▸ **WRITTEN TASK**: Restate the span of lines that starts with the line containing "# Lengths are" and ends with the line containing "hex_colour: six hex", word for word, including both, with nothing else.

▸ **SUPPLIED DATA**:
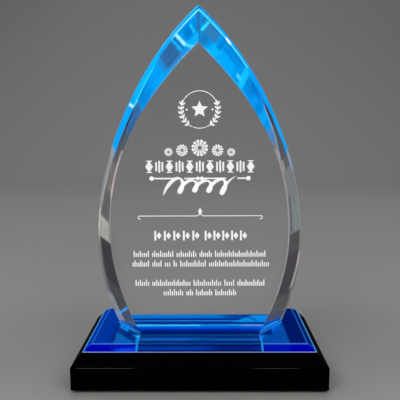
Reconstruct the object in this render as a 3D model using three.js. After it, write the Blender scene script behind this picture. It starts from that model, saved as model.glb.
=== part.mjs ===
// Crystal award: a clear acrylic flame slab, bevelled at its edge, standing on a
// transparent blue plate with a mirror film under it, on a bevelled black acrylic base.
// Millimetres, +Z up, the award's front faces -Y, the origin is on the table under its middle.

import * as THREE from "three";

// Black base: an upright block with its top edge bevelled all round.
const BASE_WIDTH = 139.7;
const BASE_DEPTH = 76.2;
const BASE_WALL_HEIGHT = 12.7;
const BASE_BEVEL_HEIGHT = 6.35;
const BASE_BEVEL_RUN = 5.9;

// Bumper feet, pressed on under the base's corners.
const FOOT_HEIGHT = 1.5;
const FOOT_RADIUS = 5;
const FOOT_SOLE_RADIUS = 4.4;
const FOOT_INSET = 12;
const FOOT_SIDES = 32;

// Layers between the base and the flame, from the bottom up.
const TAPE_THICKNESS = 0.2;
const TAPE_INSET = 2;
const MIRROR_THICKNESS = 0.3;
const PLATE_THICKNESS = 3;
const PLATE_BEVEL_RUN = 4.4;
const CEMENT_THICKNESS = 0.1;

// Flame slab, one inch thick: a wide bevel from the front face back to the girdle, where
// the slab is widest, and a narrow one from the girdle to the back face.
const FLAME_THICKNESS = 25.4;
const FLAME_FRONT_Y = -16.4;
const FRONT_BEVEL_DEPTH = 20.3;
const GIRDLE_LAND = 0.8;
const BACK_BEVEL_RUN = 3.6;
const CURVE_STEPS = 26;

// Each flame outline: the tip's height over the foot, half the angle at the tip, the
// greatest half width and its height, the foot's half width and its flare from upright,
// and how strongly the two curves of a side pull at their ends.
const WIDEST_HEIGHT = 58;
const GIRDLE_OUTLINE = {
  tipHeight: 186.4,
  tipAngle: 48.5,
  tipPull: 54,
  halfWidth: 60.7,
  upperPull: 33,
  lowerPull: 23.8,
  footHalfWidth: 49.3,
  footAngle: 23.5,
  footPull: 18.5,
};
const FRONT_OUTLINE = {
  tipHeight: 163.2,
  tipAngle: 46.2,
  tipPull: 54.8,
  halfWidth: 50,
  upperPull: 36.5,
  lowerPull: 20.5,
  footHalfWidth: 33.7,
  footAngle: 28.6,
  footPull: 16,
};

// Materials, one to a kind of piece.
const CLEAR_ACRYLIC = { color: 0xe6f2f7, roughness: 0.03, metalness: 0, opacity: 0.35 };
const BLUE_ACRYLIC = { color: 0x0b3fc4, roughness: 0.05, metalness: 0, opacity: 0.8 };
const SILVER_FILM = { color: 0xaab0c6, roughness: 0.08, metalness: 1 };
const BLACK_ACRYLIC = { color: 0x050506, roughness: 0.08, metalness: 0 };
const BLACK_TAPE = { color: 0x17171a, roughness: 0.85, metalness: 0 };
const BLACK_RUBBER = { color: 0x141414, roughness: 0.9, metalness: 0 };

const award = new THREE.Group();
award.name = "crystal_award";

// Adds one piece to a group, with a material of its own.
function addPiece(name, geometry, look) {
  const material = new THREE.MeshStandardMaterial({ ...look, transparent: "opacity" in look });
  const mesh = new THREE.Mesh(geometry, material);
  mesh.name = name;
  award.add(mesh);
  return mesh;
}

// A closed solid through rings of equally many points. The rings are convex and flat, run
// anticlockwise as seen from beyond the last one, and the first and last are filled.
function loft(rings) {
  const count = rings[0].length;
  const vertices = rings.flat().flatMap((point) => [point.x, point.y, point.z]);
  const faces = [];
  for (let ring = 0; ring + 1 < rings.length; ring++) {
    for (let i = 0; i < count; i++) {
      const here = ring * count + i;
      const next = ring * count + ((i + 1) % count);
      faces.push(here, next, next + count, here, next + count, here + count);
    }
  }
  const top = (rings.length - 1) * count;
  for (let i = 1; i + 1 < count; i++) {
    faces.push(0, i + 1, i, top, top + i, top + i + 1);
  }
  const geometry = new THREE.BufferGeometry();
  geometry.setAttribute("position", new THREE.Float32BufferAttribute(vertices, 3));
  geometry.setIndex(faces);
  geometry.computeVertexNormals();
  return geometry;
}

// A level rectangle about the Z axis.
function rectangle(width, depth, z) {
  const x = width / 2;
  const y = depth / 2;
  return [
    new THREE.Vector3(-x, -y, z),
    new THREE.Vector3(x, -y, z),
    new THREE.Vector3(x, y, z),
    new THREE.Vector3(-x, y, z),
  ];
}

// The right-hand side of a flame outline from the foot up to the tip, as plane points.
function flameSide(outline) {
  const tipAngle = THREE.MathUtils.degToRad(outline.tipAngle);
  const footAngle = THREE.MathUtils.degToRad(outline.footAngle);
  const foot = new THREE.Vector2(outline.footHalfWidth, 0);
  const widest = new THREE.Vector2(outline.halfWidth, WIDEST_HEIGHT);
  const tip = new THREE.Vector2(0, outline.tipHeight);
  const lower = new THREE.CubicBezierCurve(
    foot,
    new THREE.Vector2(
      foot.x + outline.footPull * Math.sin(footAngle),
      outline.footPull * Math.cos(footAngle),
    ),
    new THREE.Vector2(widest.x, widest.y - outline.lowerPull),
    widest,
  );
  const upper = new THREE.CubicBezierCurve(
    widest,
    new THREE.Vector2(widest.x, widest.y + outline.upperPull),
    new THREE.Vector2(
      outline.tipPull * Math.sin(tipAngle),
      tip.y - outline.tipPull * Math.cos(tipAngle),
    ),
    tip,
  );
  return [...lower.getPoints(CURVE_STEPS), ...upper.getPoints(CURVE_STEPS).slice(1)];
}

// A whole flame outline, upright at depth y, running anticlockwise as seen from behind.
function flameRing(side, y) {
  const left = side.map((point) => new THREE.Vector3(-point.x, y, point.y));
  const right = side.map((point) => new THREE.Vector3(point.x, y, point.y));
  return [...left, ...right.slice(0, -1).reverse()];
}

// A side drawn in by a run, square to the curve, with its tip kept on the middle line and
// its foot kept level.
function drawnIn(side, run) {
  return side.map((point, i) => {
    const before = side[Math.max(i - 1, 0)];
    const after = side[Math.min(i + 1, side.length - 1)];
    const along = after.clone().sub(before).normalize();
    if (i === 0) return new THREE.Vector2(point.x - run / along.y, 0);
    if (i === side.length - 1) return new THREE.Vector2(0, point.y - run / Math.abs(along.x));
    return new THREE.Vector2(point.x - run * along.y, point.y + run * along.x);
  });
}

// Heights of the faces the pieces meet at, from the table up.
const baseBottom = FOOT_HEIGHT;
const baseShoulder = baseBottom + BASE_WALL_HEIGHT;
const baseTop = baseShoulder + BASE_BEVEL_HEIGHT;
const mirrorBottom = baseTop + TAPE_THICKNESS;
const plateBottom = mirrorBottom + MIRROR_THICKNESS;
const plateTop = plateBottom + PLATE_THICKNESS;
const flameBottom = plateTop + CEMENT_THICKNESS;

// The plate and its mirror end where the base's bevel does.
const plateWidth = BASE_WIDTH - 2 * BASE_BEVEL_RUN;
const plateDepth = BASE_DEPTH - 2 * BASE_BEVEL_RUN;

function addBase() {
  const rings = [
    rectangle(BASE_WIDTH, BASE_DEPTH, baseBottom),
    rectangle(BASE_WIDTH, BASE_DEPTH, baseShoulder),
    rectangle(plateWidth, plateDepth, baseTop),
  ];
  addPiece("black_base", loft(rings), BLACK_ACRYLIC);
}

function addFeet() {
  const x = BASE_WIDTH / 2 - FOOT_INSET;
  const y = BASE_DEPTH / 2 - FOOT_INSET;
  const corners = {
    foot_front_left: [-x, -y],
    foot_front_right: [x, -y],
    foot_back_left: [-x, y],
    foot_back_right: [x, y],
  };
  for (const [name, [footX, footY]] of Object.entries(corners)) {
    const shape = new THREE.CylinderGeometry(
      FOOT_RADIUS,
      FOOT_SOLE_RADIUS,
      FOOT_HEIGHT,
      FOOT_SIDES,
    );
    const foot = addPiece(name, shape, BLACK_RUBBER);
    foot.rotation.x = Math.PI / 2;
    foot.position.set(footX, footY, FOOT_HEIGHT / 2);
  }
}

function addPlate() {
  const tapeWidth = plateWidth - 2 * TAPE_INSET;
  const tapeDepth = plateDepth - 2 * TAPE_INSET;
  const tape = [rectangle(tapeWidth, tapeDepth, baseTop), rectangle(tapeWidth, tapeDepth, mirrorBottom)];
  addPiece("mounting_tape", loft(tape), BLACK_TAPE);

  const mirror = [
    rectangle(plateWidth, plateDepth, mirrorBottom),
    rectangle(plateWidth, plateDepth, plateBottom),
  ];
  addPiece("mirror_backing", loft(mirror), SILVER_FILM);

  const plate = [
    rectangle(plateWidth, plateDepth, plateBottom),
    rectangle(plateWidth - 2 * PLATE_BEVEL_RUN, plateDepth - 2 * PLATE_BEVEL_RUN, plateTop),
  ];
  addPiece("blue_plate", loft(plate), BLUE_ACRYLIC);
}

function addFlame() {
  const girdleY = FLAME_FRONT_Y + FRONT_BEVEL_DEPTH;
  const backY = FLAME_FRONT_Y + FLAME_THICKNESS;
  const front = flameSide(FRONT_OUTLINE);
  const girdle = flameSide(GIRDLE_OUTLINE);
  const back = drawnIn(girdle, BACK_BEVEL_RUN);
  const rings = [
    flameRing(front, FLAME_FRONT_Y),
    flameRing(girdle, girdleY),
    flameRing(girdle, girdleY + GIRDLE_LAND),
    flameRing(back, backY),
  ];
  const flame = addPiece("flame_body", loft(rings), CLEAR_ACRYLIC);
  flame.position.z = flameBottom;

  // The cement fills the whole foot of the flame, a thin sheet of the foot's outline.
  const footprint = (z) => [
    new THREE.Vector3(-front[0].x, FLAME_FRONT_Y, z),
    new THREE.Vector3(front[0].x, FLAME_FRONT_Y, z),
    new THREE.Vector3(girdle[0].x, girdleY, z),
    new THREE.Vector3(girdle[0].x, girdleY + GIRDLE_LAND, z),
    new THREE.Vector3(back[0].x, backY, z),
    new THREE.Vector3(-back[0].x, backY, z),
    new THREE.Vector3(-girdle[0].x, girdleY + GIRDLE_LAND, z),
    new THREE.Vector3(-girdle[0].x, girdleY, z),
  ];
  addPiece("flame_cement", loft([footprint(plateTop), footprint(flameBottom)]), CLEAR_ACRYLIC);
}

addBase();
addFeet();
addPlate();
addFlame();

export default award;
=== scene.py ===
import logging
import math
from dataclasses import dataclass, field
from enum import Enum

import bpy
import numpy as np
from mathutils import Matrix, Vector


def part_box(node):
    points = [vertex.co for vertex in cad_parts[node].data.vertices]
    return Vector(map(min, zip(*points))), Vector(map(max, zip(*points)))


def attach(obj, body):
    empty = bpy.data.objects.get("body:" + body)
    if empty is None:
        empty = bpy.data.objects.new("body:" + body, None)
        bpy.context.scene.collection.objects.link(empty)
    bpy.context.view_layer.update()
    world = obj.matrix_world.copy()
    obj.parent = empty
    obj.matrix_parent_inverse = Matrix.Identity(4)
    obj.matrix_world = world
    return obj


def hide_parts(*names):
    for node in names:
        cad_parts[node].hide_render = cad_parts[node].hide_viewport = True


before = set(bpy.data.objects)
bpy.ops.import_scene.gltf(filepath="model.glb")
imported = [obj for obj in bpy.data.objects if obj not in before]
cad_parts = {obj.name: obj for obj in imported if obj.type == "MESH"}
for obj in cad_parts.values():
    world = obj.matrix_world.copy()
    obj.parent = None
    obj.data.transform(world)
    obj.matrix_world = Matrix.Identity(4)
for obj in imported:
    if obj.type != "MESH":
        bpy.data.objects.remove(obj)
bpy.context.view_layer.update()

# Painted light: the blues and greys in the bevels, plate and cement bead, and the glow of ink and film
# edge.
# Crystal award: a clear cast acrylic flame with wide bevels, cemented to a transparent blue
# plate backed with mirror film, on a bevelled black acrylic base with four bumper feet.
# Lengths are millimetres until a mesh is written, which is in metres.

MM = 0.001
BODY = "root"
SEAM = 0.01  # between two faces that touch, so that neither shows through the other
LOG = logging.getLogger("crystal_award")


# ---------------------------------------------------------------- helpers


def linear(hex_colour: str) -> tuple[float, float, float]:
    """Linear light of an sRGB hex colour such as "1a2b3c".

    Args:
        hex_colour: six hex digits, red first.

    Returns:
        Red, green and blue in linear light.
    """
    parts = np.array([int(hex_colour[i : i + 2], 16) / 255 for i in (0, 2, 4)])
    light = np.where(parts <= 0.04045, parts / 12.92, ((parts + 0.055) / 1.055) ** 2.4)
    return tuple(float(value) for value in light)


def node(
    tree: bpy.types.NodeTree,
    kind: str,
    values: dict | None = None,
    links: dict | None = None,
    **settings: object,
) -> bpy.types.Node:
    """Adds one shader node.

    Args:
        tree: the material's node tree.
        kind: the node's class, without its "ShaderNode" prefix.
        values: input name or number to constant value.
        links: input name or number to the socket that feeds it.
        settings: the node's own properties.

    Returns:
        The new node.
    """
    made = tree.nodes.new("ShaderNode" + kind)
    for name, value in settings.items():
        setattr(made, name, value)
    for name, value in (values or {}).items():
        made.inputs[name].default_value = value
    for name, socket in (links or {}).items():
        tree.links.new(socket, made.inputs[name])
    return made


def smooth_step(value: np.ndarray, middle: float, blur: float) -> np.ndarray:
    """A soft step: 0 below the middle, 1 above it, turning over a blur to each side.

    Args:
        value: the numbers to step.
        middle: where the step is half way.
        blur: half the width of the turn.

    Returns:
        Numbers from 0 to 1, cubic in between.
    """
    t = np.clip((value - middle) / (2 * blur) + 0.5, 0, 1)
    return t * t * (3 - 2 * t)


def cubic_curve(points: list[tuple[float, float]], steps: int) -> np.ndarray:
    """A cubic Bezier curve: the four points weighted by the terms of (1 - t + t) cubed.

    Args:
        points: start, two handles and end.
        steps: how many pieces it is cut into.

    Returns:
        An array of steps + 1 plane points.
    """
    t = np.linspace(0, 1, steps + 1)[:, None]
    a, b, c, d = np.asarray(points, float)
    return (1 - t) ** 3 * a + 3 * (1 - t) ** 2 * t * b + 3 * (1 - t) * t * t * c + t**3 * d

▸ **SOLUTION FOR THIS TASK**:
# Lengths are millimetres until a mesh is written, which is in metres.

MM = 0.001
BODY = "root"
SEAM = 0.01  # between two faces that touch, so that neither shows through the other
LOG = logging.getLogger("crystal_award")


# ---------------------------------------------------------------- helpers


def linear(hex_colour: str) -> tuple[float, float, float]:
    """Linear light of an sRGB hex colour such as "1a2b3c".

    Args:
        hex_colour: six hex digits, red first.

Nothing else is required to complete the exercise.